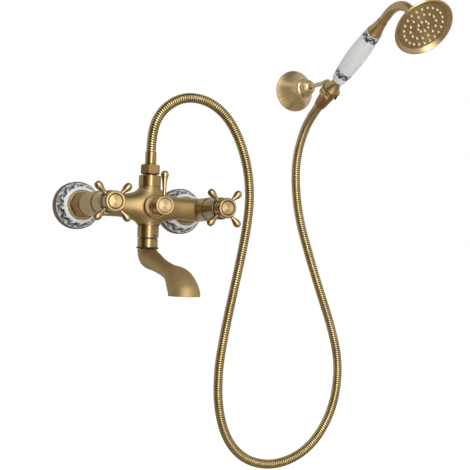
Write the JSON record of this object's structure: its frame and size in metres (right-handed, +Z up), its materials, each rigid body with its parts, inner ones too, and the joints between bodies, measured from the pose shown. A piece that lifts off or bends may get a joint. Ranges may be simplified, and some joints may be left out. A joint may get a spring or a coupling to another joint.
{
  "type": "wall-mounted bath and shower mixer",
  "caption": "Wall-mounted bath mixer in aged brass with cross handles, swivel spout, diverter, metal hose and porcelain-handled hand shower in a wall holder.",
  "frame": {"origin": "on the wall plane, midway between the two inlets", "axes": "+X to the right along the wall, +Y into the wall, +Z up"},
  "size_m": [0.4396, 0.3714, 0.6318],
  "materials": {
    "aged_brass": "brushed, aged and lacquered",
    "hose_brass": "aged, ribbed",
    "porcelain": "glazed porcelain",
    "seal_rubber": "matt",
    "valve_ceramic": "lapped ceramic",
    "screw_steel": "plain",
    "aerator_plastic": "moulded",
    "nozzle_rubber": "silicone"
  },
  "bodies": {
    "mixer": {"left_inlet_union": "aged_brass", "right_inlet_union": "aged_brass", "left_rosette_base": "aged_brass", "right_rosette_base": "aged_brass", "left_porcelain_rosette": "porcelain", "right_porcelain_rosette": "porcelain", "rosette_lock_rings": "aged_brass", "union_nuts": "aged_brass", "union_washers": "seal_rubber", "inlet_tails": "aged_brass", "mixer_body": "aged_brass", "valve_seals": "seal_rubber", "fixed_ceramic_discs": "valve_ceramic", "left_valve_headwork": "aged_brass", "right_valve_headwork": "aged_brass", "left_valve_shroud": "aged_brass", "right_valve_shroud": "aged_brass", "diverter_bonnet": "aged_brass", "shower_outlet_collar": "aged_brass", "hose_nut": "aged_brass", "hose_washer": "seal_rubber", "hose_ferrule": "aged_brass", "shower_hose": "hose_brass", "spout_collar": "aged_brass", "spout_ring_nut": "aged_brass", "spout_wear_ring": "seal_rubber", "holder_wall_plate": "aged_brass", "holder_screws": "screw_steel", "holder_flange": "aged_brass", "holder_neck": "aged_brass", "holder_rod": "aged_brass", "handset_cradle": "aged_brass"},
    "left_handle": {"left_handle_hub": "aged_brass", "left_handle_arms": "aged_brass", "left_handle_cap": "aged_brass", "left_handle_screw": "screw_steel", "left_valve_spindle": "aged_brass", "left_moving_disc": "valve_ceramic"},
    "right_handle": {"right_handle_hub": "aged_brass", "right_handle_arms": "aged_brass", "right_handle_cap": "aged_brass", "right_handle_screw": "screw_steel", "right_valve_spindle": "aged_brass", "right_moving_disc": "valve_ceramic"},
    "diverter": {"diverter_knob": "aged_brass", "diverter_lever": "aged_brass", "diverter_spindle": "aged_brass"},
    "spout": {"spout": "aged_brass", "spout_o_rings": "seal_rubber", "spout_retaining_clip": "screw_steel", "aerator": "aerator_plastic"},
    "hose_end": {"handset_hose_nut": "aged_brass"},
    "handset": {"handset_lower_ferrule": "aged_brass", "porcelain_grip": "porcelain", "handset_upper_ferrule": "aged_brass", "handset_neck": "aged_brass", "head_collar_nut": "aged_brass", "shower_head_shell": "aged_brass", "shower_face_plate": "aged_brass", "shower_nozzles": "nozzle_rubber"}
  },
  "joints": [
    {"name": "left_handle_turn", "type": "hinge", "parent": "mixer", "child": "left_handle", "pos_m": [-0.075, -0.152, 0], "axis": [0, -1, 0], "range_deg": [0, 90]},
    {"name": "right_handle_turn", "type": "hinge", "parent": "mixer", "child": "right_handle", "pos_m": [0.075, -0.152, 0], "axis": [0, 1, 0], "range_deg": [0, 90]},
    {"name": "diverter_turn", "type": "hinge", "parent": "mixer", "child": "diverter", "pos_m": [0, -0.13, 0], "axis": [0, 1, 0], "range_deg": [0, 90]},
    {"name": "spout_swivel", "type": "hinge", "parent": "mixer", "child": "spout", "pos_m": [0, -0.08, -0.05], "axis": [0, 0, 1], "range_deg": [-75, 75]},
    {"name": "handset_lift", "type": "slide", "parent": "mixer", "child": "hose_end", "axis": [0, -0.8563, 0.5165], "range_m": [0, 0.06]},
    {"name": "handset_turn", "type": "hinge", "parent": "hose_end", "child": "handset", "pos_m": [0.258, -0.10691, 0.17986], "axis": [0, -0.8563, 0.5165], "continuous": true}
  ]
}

What the task requires —
Work out the number of lines in this listing that include the word "frame". Reply with that number only.

Solution to this problem —
2